= Marcel Storme =

Belgian lawyer and politician

Marcel Storme (3 August 1930, Ghent – 30 March 2018) was a Belgian lawyer, member of the Ghent Bar, and Christian Democratic Party politician. He was the son of Professor Jules Storme and Maria Bosteels.

He went to school in the Sint-Barbaracollege in Ghent (Rhetorica 1947). He studied law at the University of Ghent and further in Paris and London, and wrote his habilitating thesis on the burden of proof (De bewijslast in het Belgisch privaatrecht, 1961).

He became Emeritus Professor of Law at the University of Antwerp and the University of Ghent, where he held the Chair in Civil Procedure.

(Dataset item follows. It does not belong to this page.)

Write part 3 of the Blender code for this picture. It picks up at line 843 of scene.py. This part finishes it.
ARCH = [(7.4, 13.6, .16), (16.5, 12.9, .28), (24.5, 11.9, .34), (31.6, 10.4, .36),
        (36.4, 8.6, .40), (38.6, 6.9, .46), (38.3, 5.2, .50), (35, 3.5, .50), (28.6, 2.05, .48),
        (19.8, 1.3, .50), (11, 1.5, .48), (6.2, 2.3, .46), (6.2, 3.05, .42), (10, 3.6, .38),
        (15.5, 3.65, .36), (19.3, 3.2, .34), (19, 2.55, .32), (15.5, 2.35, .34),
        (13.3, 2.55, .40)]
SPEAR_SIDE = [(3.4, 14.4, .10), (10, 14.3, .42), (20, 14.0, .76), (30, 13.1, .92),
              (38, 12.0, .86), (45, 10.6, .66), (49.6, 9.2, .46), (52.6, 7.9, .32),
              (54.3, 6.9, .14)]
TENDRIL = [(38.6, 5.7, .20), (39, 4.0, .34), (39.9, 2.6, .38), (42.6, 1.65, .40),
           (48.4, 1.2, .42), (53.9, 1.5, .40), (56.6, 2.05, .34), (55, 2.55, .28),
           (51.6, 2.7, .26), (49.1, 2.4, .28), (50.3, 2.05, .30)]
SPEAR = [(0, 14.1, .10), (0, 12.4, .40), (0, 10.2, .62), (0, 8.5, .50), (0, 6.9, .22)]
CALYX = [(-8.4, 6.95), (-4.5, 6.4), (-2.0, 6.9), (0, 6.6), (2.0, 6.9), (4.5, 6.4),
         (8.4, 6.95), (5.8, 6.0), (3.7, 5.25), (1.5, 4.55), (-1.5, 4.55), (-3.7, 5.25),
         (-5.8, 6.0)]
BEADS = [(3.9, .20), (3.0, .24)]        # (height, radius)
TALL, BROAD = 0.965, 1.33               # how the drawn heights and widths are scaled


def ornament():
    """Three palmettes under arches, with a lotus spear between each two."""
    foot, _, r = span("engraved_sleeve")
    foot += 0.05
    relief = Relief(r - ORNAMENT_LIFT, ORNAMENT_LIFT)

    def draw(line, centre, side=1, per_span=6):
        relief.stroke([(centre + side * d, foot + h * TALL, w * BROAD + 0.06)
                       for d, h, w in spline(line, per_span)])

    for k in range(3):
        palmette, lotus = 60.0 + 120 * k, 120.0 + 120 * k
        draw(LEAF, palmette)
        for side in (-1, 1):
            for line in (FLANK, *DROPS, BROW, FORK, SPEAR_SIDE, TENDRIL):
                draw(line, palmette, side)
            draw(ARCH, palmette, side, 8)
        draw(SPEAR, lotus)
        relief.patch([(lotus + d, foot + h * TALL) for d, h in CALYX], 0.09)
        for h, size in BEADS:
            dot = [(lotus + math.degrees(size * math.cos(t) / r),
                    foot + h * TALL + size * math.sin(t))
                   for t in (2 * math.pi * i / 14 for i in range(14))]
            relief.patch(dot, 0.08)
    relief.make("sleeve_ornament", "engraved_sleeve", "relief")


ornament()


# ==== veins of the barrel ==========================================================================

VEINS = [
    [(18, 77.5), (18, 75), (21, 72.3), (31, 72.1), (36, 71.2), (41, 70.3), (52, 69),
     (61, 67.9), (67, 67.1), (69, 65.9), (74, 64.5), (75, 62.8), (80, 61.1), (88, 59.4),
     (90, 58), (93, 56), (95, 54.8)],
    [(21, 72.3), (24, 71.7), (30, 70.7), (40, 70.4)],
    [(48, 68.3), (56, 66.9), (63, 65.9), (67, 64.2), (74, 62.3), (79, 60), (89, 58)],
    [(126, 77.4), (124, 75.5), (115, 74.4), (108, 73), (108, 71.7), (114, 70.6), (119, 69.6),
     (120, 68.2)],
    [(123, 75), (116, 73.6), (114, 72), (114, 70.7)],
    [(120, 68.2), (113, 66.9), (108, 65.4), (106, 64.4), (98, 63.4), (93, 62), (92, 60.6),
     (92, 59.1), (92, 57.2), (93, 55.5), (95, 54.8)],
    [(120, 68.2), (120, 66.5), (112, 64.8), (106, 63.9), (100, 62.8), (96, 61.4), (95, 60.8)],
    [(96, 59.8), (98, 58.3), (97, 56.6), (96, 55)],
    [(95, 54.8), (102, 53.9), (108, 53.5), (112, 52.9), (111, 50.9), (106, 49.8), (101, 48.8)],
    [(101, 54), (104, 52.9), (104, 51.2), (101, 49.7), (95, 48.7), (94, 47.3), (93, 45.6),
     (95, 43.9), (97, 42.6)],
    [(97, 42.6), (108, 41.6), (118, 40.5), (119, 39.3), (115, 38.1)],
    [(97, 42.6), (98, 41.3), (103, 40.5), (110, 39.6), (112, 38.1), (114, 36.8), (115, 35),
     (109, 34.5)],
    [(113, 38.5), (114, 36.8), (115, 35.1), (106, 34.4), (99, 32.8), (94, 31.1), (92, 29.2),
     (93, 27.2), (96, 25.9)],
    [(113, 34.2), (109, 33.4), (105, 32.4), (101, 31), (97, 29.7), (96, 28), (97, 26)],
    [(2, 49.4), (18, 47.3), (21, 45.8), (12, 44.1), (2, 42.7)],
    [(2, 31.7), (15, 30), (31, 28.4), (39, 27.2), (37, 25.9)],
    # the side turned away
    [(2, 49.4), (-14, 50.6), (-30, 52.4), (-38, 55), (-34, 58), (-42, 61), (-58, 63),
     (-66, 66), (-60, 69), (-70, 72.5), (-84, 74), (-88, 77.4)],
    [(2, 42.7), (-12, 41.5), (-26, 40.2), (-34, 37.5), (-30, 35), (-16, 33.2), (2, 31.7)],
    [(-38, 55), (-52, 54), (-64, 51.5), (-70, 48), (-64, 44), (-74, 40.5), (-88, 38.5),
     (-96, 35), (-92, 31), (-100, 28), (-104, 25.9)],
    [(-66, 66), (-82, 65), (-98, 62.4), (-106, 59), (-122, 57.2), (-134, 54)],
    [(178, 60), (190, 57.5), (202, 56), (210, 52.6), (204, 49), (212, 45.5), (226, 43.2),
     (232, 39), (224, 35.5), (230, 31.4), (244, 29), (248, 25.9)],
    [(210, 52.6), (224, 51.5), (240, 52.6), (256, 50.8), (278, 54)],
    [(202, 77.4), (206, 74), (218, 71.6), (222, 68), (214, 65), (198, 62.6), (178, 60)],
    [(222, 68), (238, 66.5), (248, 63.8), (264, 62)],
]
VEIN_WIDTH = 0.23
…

He was a member of the Belgian Senate for the CVP (co-opted) from 1977 to 1981. He is a former president and member of the Royal Flemish Academy of Belgium for Science and the Arts, former president of the Vlaamse Juristenvereniging (Flemish Association of Lawyers) (1983–1996), president of the International Association of Procedural Law and of the Interuniversity Centre for procedural law, Chairman of the Commission for the Approximation of Procedural Law in Europe, dr. jur. h. c. Lublin University and honorary professor Beijing University.

He became a foreign member of the Royal Netherlands Academy of Arts and Sciences in 1991.

He was married on 11 July 1956 to Godelieve de Schryver, daughter of Minister of State August de Schryver and had two sons (Matthias Storme and Pieter Storme, who died young).